Conventions supporting interoperatibility between tools working with WebAssembly.
Artistic License 2.0
302 stars 67 forks source link

Linking.md: Use multiple data and code sections #138

Open sbc100 opened 4 years ago

sbc100 commented 4 years ago

I'd like to propose that we move towards using multple data and code sections in the object format.

This matches llvm's internal ideas about what a section is. Today if you iterate through section in an object you will only see a single code section, even though we default -ffunction-section. This mean the linker is forced then break down the monolithic code and section sections in sub-sections.

There are bugs popping up due to the fact that we dont currently map llvm's concept of a section onto a wasm section: https://reviews.llvm.org/D74531

There is a wasm proposal out of make repeated sections a valid thing: https://github.com/WebAssembly/conditional-sections.

The fact that we can currently validate wasm object files with tools like wasm-validate is feature I don't want to loose, so such tools would need to learn about conditional sections (at at least the multi-section part of it) before we would want to enable this by default.

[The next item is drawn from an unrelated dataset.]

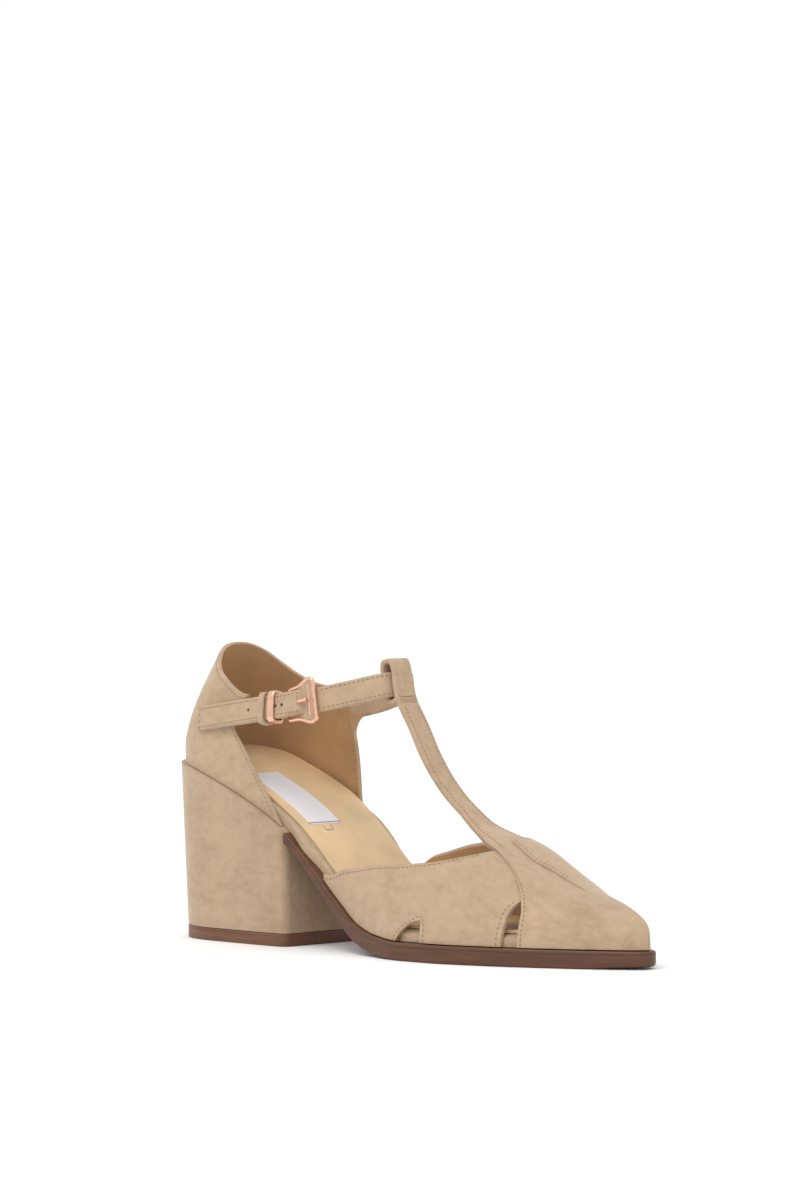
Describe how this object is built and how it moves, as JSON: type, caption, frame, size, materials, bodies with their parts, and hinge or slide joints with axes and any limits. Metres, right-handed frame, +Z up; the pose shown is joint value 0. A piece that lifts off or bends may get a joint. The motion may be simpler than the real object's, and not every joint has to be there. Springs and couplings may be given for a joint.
{
  "type": "t strap shoe",
  "caption": "Right women's block heel shoe in suede with an open waist, a closed pointed toe with arched side openings, a T strap and a buckled ankle strap.",
  "frame": {"origin": "centre of the shoe's bounding box on the floor", "axes": "+X from heel to toe, +Y to the inner (medial) side, +Z up"},
  "size_m": [0.245, 0.078, 0.1205],
  "materials": {
    "suede": "matte nap",
    "sock_leather": "smooth, satin",
    "sole_leather": "stained edge, satin",
    "heel_tip": "satin",
    "buckle_metal": "polished rose gold plate"
  },
  "bodies": {
    "root": {"outsole": "sole_leather", "heel": "suede", "top_piece": "heel_tip", "footbed": "suede", "insole": "sock_leather", "vamp": "suede", "quarter": "suede", "ankle_strap": "suede", "buckle_frame": "buckle_metal", "buckle_prong": "buckle_metal", "metal_keeper": "buckle_metal", "suede_keeper": "suede"}
  },
  "joints": []
}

dschuff commented 4 years ago

I think this makes sense. IIUC the current state is that object files can't be loaded without being relocated (i.e. they can't run correctly) but they do validate, right? We could preserve that property by just declaring that they use the conditional-sections proposal, and that any tool that wants to process them has to support that proposal (and of course those tools would still maintain "mvp" object file support). I think that also means we can do it as soon as the proposal is stable enough and supported by tools; we don't necessarily have to wait until all the browsers support it (as long as we're comfortable with "shipping" before stage 4, at risk of having to break compatibility or maintain extra hacks if things change).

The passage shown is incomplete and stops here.